なお、このフランクフルトモーターショーのデモンストレーション車両として使用された最初の車両は、まだ白い塗装であったが、後に同様の「ヴァイス ヘルプスト」のメタリックオレンジに塗り直された。
エンジンはインジェクション式の600ccの3ローターでMRレイアウト。最高出力は280ps、最高速度は260km/hであった。フロントサスペンションはダブルウィッシュボーン式独立懸架のノンパラレルピボット、アンチダイブデバイス。リアサスペンションはレーシングカータイプ独立懸架の左右各3トランスバースリンク、2トレーリングリンクであった。
このようにセンセーショナルなデビューを飾ったC111-Iは、パリモーターショー、ロンドンモーターショー、トリノオートショーなど、数多くのモーターショーや見本市に出展された。
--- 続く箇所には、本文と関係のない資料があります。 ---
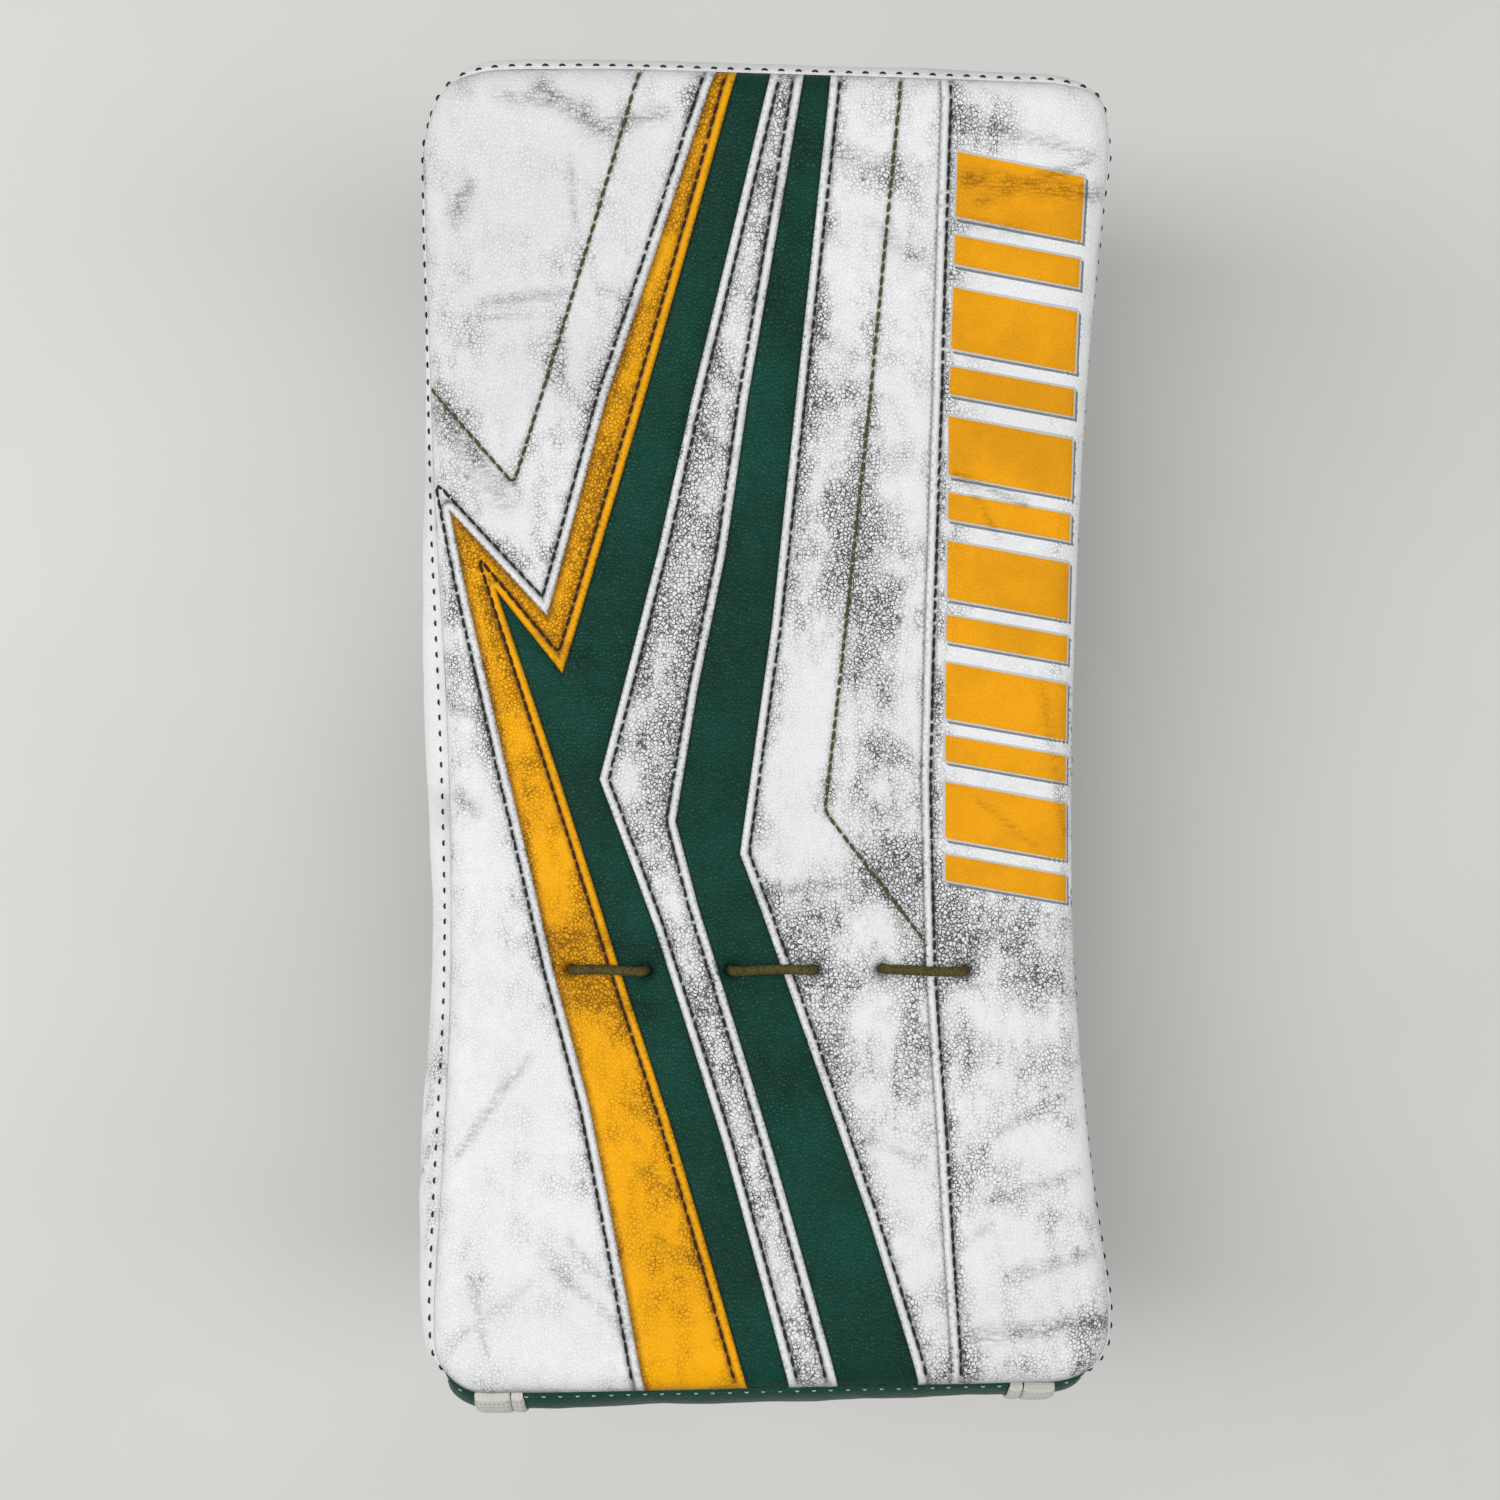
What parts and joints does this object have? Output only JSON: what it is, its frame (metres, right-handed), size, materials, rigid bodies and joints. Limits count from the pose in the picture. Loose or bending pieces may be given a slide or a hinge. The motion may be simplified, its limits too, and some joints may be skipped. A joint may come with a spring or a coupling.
{
  "type": "goalie blocker",
  "caption": "Curved, padded goalie blocker board with a right-hand glove, finger and thumb guards and a wrist cuff laced to its back.",
  "frame": {"origin": "on the surface that the cuff's rim and the fingertips rest on, below the middle of the board", "axes": "+Z is the way the board's front face looks, +Y runs towards the fingertips, +X towards the little finger"},
  "size_m": [0.2072, 0.3995, 0.1584],
  "materials": {
    "white_skin": "worn grained synthetic leather",
    "yellow_skin": "worn grained synthetic leather",
    "green_skin": "worn grained synthetic leather",
    "cuff_shell": "padded, covered in synthetic leather",
    "back_skin": "matt woven nylon",
    "foam": "closed-cell foam",
    "stiffener": "sheet plastic",
    "lace": "braided cord",
    "webbing_white": "woven webbing",
    "webbing_black": "woven webbing",
    "hook_loop": "hook and loop",
    "palm": "soft suede-like palm leather",
    "liner": "brushed lining",
    "cap": "moulded plastic under skin"
  },
  "bodies": {
    "board": {"back_cover": "back_skin", "backhand_hook_patch": "hook_loop", "backhand_pad": "liner", "band_green_left": "green_skin", "band_green_right": "green_skin", "board_lace": "lace", "board_loop_patch": "hook_loop", "chevron_yellow": "yellow_skin", "cuff_binding_left": "webbing_black", "cuff_binding_right": "webbing_black", "cuff_pad": "liner", "cuff_wing_left": "cuff_shell", "cuff_wing_right": "cuff_shell", "edge_tabs": "webbing_white", "foam_back": "foam", "foam_front": "foam", "index_guard": "white_skin", "lace_knots": "lace", "loop_patch": "hook_loop", "palm_leather": "palm", "palm_side_walls": "back_skin", "panel_white_left": "white_skin", "panel_white_middle": "white_skin", "panel_white_side": "white_skin", "side_blocks": "yellow_skin", "side_strip_bottom": "green_skin", "side_strip_left": "white_skin", "side_strip_right": "white_skin", "side_strip_top": "white_skin", "stiffener_sheet": "stiffener", "stripe_white": "white_skin", "thumb_side_roll": "white_skin", "wrist_strap": "webbing_black"},
    "strap_end": {"hook_patch": "hook_loop", "strap_pull": "webbing_black", "strap_tab": "webbing_black"},
    "index_base": {"index_base_pad": "white_skin", "index_base_sleeve": "palm"},
    "index_tip": {"index_tip_pad": "white_skin", "index_tip_sleeve": "palm"},
    "little_base": {"little_base_pad": "white_skin", "little_base_sleeve": "palm"},
    "little_tip": {"little_tip_pad": "white_skin", "little_tip_sleeve": "palm"},
    "middle_base": {"middle_base_pad": "white_skin", "middle_base_sleeve": "palm"},
    "middle_tip": {"middle_tip_pad": "white_skin", "middle_tip_sleeve": "palm"},
    "ring_base": {"ring_base_pad": "white_skin", "ring_base_sleeve": "palm"},
    "ring_tip": {"ring_tip_pad": "white_skin", "ring_tip_sleeve": "palm"},
    "thumb_base": {"thumb_base_pad": "white_skin", "thumb_base_sleeve": "palm"},
    "thumb_tip": {"thumb_cap": "cap", "thumb_tip_pad": "white_skin", "thumb_tip_sleeve": "palm"}
  },
  "joints": [
    {"name": "index_knuckle", "type": "hinge", "parent": "board", "child": "index_base", "pos_m": [-0.039, 0.034, 0.071], "axis": [-1, 0, 0], "range_deg": [-12, 30]},
    {"name": "index_middle_joint", "type": "hinge", "parent": "index_base", "child": "index_tip", "pos_m": [-0.039, 0.07168, 0.05028], "axis": [-1, 0, 0], "range_deg": [-16.8, 42]},
    {"name": "middle_knuckle", "type": "hinge", "parent": "board", "child": "middle_base", "pos_m": [-0.013, 0.034, 0.071], "axis": [-1, 0, 0], "range_deg": [-12, 30]},
    {"name": "middle_middle_joint", "type": "hinge", "parent": "middle_base", "child": "middle_tip", "pos_m": [-0.013, 0.07572, 0.05414], "axis": [-1, 0, 0], "range_deg": [-16.8, 42]},
    {"name": "ring_knuckle", "type": "hinge", "parent": "board", "child": "ring_base", "pos_m": [0.013, 0.034, 0.071], "axis": [-1, 0, 0], "range_deg": [-12, 30]},
    {"name": "ring_middle_joint", "type": "hinge", "parent": "ring_base", "child": "ring_tip", "pos_m": [0.013, 0.07168, 0.05028], "axis": [-1, 0, 0], "range_deg": [-16.8, 42]},
    {"name": "little_knuckle", "type": "hinge", "parent": "board", "child": "little_base", "pos_m": [0.039, 0.034, 0.071], "axis": [-1, 0, 0], "range_deg": [-12, 30]},
    {"name": "little_middle_joint", "type": "hinge", "parent": "little_base", "child": "little_tip", "pos_m": [0.039, 0.06474, 0.04866], "axis": [-1, 0, 0], "range_deg": [-16.8, 42]},
    {"name": "thumb_knuckle", "type": "hinge", "parent": "board", "child": "thumb_base", "pos_m": [-0.057, -0.016, 0.071], "axis": [-0.766, -0.6428, 0], "range_deg": [-8, 22]},
    {"name": "thumb_middle_joint", "type": "hinge", "parent": "thumb_base", "child": "thumb_tip", "pos_m": [-0.07374, 0.00395, 0.04915], "axis": [-0.766, -0.6428, 0], "range_deg": [-9.6, 26.4]},
    {"name": "strap_peel", "type": "hinge", "parent": "board", "child": "strap_end", "pos_m": [-0.06366, -0.093, 0.04], "axis": [-0.1182, -0.993, 0], "range_deg": [0, 150]}
  ],
  "couplings": [
    {"joint": "index_middle_joint", "follows": "index_knuckle", "ratio": 1.4},
    {"joint": "middle_middle_joint", "follows": "middle_knuckle", "ratio": 1.4},
    {"joint": "ring_middle_joint", "follows": "ring_knuckle", "ratio": 1.4},
    {"joint": "little_middle_joint", "follows": "little_knuckle", "ratio": 1.4},
    {"joint": "thumb_middle_joint", "follows": "thumb_knuckle", "ratio": 1.2}
  ]
}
裕福なスポーツカー愛好家の間では、C111-Iに対してかなりの金額を支払う準備ができていた。例えば、1969年のロンドンでは、自動車愛好家がすでに最大50万ドイツマルクの支払いを申し出た。さらに空白の小切手は、その後数カ月にわたってシュトゥットガルトに配達された。しかし、メルセデス・ベンツはC111-Iが実験試作車で決して販売しないことを明確にした。